• **PROBLEM DESCRIPTION**
Write out each line exactly as it stands, please.

• **STORED DATA**
◇ ◇ ◇ ◇ ◇

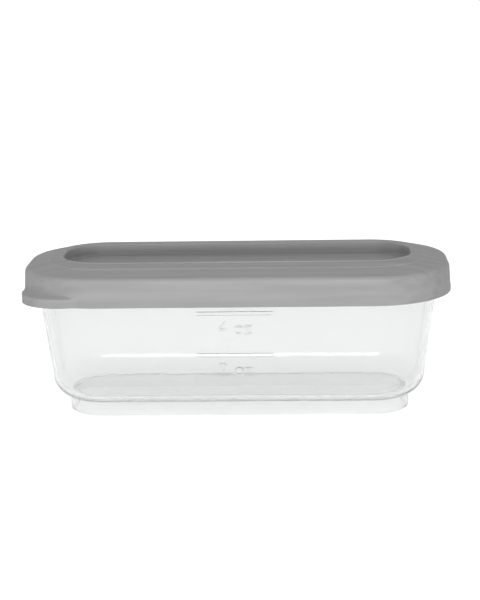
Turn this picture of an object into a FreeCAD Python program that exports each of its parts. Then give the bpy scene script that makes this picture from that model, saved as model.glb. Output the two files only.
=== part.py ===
# Baby food storage container: a clear tub on a foot ring, closed by a soft snap lid.
#
# Both pieces share one rounded outline, seen from above. It is a core rectangle pushed outwards by an
# offset, so an offset is also the corner radius there, and every wall is a section of offset and height
# that is swept round the outline. The foot and the recess in the lid have a narrower core of their own,
# and the foot of one container stands in the recess of the lid below it.
#
# Millimetres, +Z up. The origin is the middle of the foot, at the height of the table.
import FreeCAD, Part

import math
import os

import Sketcher
from FreeCAD import Vector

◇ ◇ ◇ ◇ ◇

• **FINISHED EXERCISE**
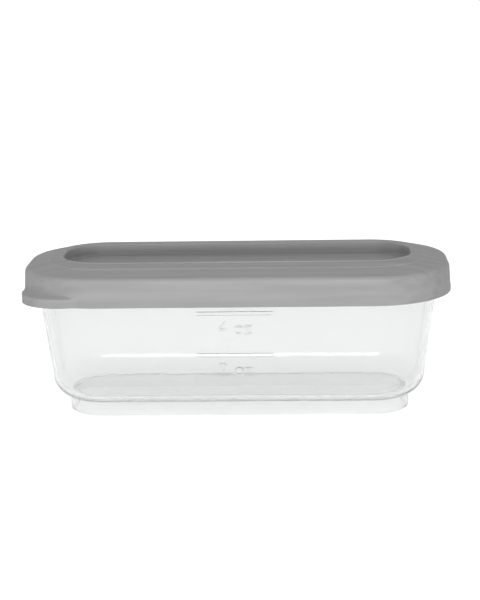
Turn this picture of an object into a FreeCAD Python program that exports each of its parts. Then give the bpy scene script that makes this picture from that model, saved as model.glb. Output the two files only.
=== part.py ===
# Baby food storage container: a clear tub on a foot ring, closed by a soft snap lid.
#
# Both pieces share one rounded outline, seen from above. It is a core rectangle pushed outwards by an
# offset, so an offset is also the corner radius there, and every wall is a section of offset and height
# that is swept round the outline. The foot and the recess in the lid have a narrower core of their own,
# and the foot of one container stands in the recess of the lid below it.
#
# Millimetres, +Z up. The origin is the middle of the foot, at the height of the table.
import FreeCAD, Part

import math
import os

import Sketcher
from FreeCAD import Vector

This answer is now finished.